** Set exercise **
Repeat every line, exactly, from the very first through the one where "return m, shader" appears. Add nothing else.

** CAD and scene scripts **
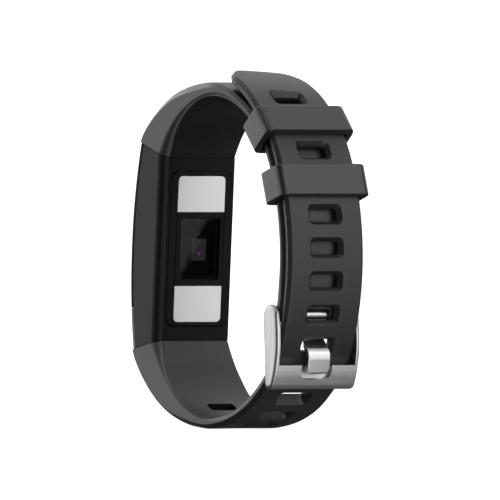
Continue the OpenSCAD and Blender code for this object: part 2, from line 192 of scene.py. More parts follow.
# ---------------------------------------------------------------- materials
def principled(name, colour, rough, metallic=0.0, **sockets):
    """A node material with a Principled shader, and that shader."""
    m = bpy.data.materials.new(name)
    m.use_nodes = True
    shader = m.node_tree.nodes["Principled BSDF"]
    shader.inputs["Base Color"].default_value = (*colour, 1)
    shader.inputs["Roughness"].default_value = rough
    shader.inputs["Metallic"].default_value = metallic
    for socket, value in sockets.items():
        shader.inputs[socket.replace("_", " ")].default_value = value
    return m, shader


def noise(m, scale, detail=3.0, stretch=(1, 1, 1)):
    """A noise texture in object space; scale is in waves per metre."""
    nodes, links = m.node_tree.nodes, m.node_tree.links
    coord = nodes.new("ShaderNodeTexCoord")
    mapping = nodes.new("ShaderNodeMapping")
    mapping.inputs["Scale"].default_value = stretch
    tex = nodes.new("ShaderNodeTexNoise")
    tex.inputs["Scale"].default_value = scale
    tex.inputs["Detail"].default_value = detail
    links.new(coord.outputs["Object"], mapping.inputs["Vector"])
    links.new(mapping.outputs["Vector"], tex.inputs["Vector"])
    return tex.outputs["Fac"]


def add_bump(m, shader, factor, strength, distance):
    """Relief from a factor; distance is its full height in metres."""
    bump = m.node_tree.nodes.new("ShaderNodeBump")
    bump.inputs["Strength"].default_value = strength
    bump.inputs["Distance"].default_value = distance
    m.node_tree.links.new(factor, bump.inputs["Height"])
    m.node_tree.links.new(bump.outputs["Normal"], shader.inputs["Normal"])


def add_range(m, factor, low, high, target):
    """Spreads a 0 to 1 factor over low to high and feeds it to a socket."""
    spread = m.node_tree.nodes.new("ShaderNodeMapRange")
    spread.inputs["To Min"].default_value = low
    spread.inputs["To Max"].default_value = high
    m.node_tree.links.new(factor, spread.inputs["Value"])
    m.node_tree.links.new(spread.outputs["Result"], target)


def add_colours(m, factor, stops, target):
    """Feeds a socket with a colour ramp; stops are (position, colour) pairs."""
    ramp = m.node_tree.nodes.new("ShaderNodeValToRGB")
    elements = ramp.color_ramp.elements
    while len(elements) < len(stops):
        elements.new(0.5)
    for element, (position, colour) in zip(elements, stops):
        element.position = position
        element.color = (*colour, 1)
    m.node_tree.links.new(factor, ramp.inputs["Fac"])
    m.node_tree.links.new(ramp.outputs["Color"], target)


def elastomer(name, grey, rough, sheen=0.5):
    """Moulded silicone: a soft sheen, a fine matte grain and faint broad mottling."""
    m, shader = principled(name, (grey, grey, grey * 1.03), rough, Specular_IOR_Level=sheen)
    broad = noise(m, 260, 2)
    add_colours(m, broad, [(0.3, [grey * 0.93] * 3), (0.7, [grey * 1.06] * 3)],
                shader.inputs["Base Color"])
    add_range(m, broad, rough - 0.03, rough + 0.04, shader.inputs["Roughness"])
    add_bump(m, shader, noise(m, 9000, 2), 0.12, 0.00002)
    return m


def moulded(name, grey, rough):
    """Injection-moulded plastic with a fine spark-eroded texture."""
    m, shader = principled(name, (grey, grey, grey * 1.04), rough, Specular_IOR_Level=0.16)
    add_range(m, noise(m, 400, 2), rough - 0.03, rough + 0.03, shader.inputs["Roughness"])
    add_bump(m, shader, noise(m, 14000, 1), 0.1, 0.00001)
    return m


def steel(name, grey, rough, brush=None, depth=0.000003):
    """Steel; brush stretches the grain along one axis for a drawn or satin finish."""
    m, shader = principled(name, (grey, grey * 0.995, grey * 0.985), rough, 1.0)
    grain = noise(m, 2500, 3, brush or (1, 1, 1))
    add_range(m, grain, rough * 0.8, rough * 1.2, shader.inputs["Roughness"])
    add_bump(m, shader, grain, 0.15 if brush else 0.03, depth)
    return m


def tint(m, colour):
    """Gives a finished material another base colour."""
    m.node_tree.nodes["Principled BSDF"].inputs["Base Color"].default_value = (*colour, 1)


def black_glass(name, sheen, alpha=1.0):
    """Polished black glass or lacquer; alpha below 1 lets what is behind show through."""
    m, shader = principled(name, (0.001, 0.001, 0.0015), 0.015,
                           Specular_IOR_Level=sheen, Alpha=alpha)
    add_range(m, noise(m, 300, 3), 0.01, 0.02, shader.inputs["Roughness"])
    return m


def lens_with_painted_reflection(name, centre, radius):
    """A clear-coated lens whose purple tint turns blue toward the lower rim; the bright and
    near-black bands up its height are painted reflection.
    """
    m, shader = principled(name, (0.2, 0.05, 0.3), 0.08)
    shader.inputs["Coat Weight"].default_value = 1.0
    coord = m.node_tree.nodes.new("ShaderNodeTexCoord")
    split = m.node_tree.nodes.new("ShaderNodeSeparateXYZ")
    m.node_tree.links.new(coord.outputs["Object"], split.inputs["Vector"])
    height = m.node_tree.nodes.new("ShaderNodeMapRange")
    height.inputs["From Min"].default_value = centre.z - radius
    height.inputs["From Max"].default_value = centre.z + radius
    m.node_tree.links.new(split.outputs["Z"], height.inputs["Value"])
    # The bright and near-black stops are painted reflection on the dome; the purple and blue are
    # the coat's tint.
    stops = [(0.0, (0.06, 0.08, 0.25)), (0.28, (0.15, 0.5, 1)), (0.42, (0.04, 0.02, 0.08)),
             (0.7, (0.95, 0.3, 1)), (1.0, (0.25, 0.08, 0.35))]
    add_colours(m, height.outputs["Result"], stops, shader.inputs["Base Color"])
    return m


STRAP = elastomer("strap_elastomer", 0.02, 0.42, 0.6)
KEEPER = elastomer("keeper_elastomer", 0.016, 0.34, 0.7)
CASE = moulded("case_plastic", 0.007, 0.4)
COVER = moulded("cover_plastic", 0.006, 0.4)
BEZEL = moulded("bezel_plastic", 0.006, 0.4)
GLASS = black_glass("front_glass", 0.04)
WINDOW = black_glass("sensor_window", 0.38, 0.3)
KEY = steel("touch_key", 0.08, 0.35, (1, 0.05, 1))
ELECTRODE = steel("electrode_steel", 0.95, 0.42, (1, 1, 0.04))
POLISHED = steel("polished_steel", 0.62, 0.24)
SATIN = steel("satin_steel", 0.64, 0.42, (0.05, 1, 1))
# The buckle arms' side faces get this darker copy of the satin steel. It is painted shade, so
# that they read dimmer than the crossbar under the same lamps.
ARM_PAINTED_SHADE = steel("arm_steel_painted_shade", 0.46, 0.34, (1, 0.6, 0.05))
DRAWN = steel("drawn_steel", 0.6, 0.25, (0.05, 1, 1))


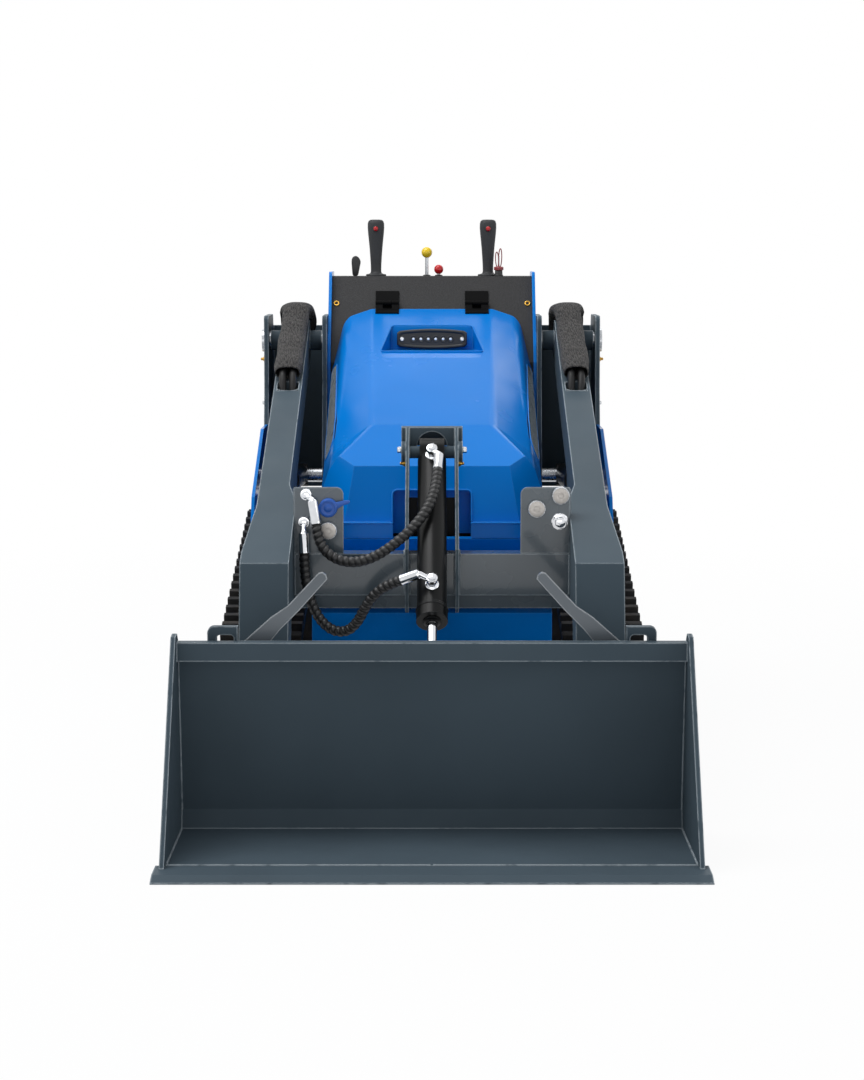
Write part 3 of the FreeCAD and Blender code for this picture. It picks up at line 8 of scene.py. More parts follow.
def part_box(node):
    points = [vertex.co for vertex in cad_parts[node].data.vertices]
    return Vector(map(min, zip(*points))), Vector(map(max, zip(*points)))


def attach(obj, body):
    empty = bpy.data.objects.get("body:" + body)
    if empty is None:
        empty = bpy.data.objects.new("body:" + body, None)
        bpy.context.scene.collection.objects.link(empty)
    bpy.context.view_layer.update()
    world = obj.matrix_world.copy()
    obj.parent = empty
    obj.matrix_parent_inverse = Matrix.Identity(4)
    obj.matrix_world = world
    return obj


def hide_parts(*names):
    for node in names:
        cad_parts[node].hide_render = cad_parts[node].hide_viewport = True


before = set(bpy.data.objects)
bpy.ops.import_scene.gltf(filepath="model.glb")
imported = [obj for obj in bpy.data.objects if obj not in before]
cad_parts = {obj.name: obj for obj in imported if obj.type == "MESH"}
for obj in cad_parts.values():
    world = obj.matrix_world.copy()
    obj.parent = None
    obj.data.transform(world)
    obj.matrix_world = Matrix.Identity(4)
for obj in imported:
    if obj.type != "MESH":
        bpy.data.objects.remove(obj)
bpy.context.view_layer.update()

** Task answer **
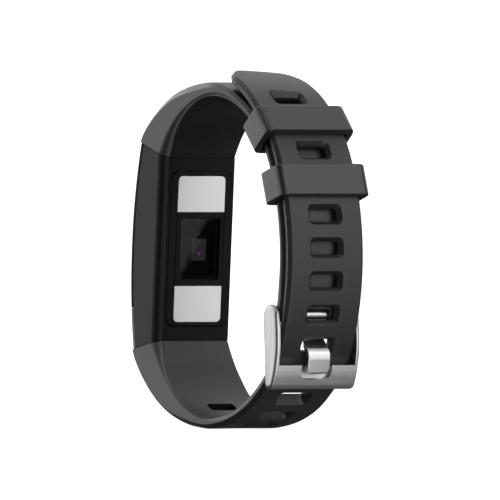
Continue the OpenSCAD and Blender code for this object: part 2, from line 192 of scene.py. More parts follow.
# ---------------------------------------------------------------- materials
def principled(name, colour, rough, metallic=0.0, **sockets):
    """A node material with a Principled shader, and that shader."""
    m = bpy.data.materials.new(name)
    m.use_nodes = True
    shader = m.node_tree.nodes["Principled BSDF"]
    shader.inputs["Base Color"].default_value = (*colour, 1)
    shader.inputs["Roughness"].default_value = rough
    shader.inputs["Metallic"].default_value = metallic
    for socket, value in sockets.items():
        shader.inputs[socket.replace("_", " ")].default_value = value
    return m, shader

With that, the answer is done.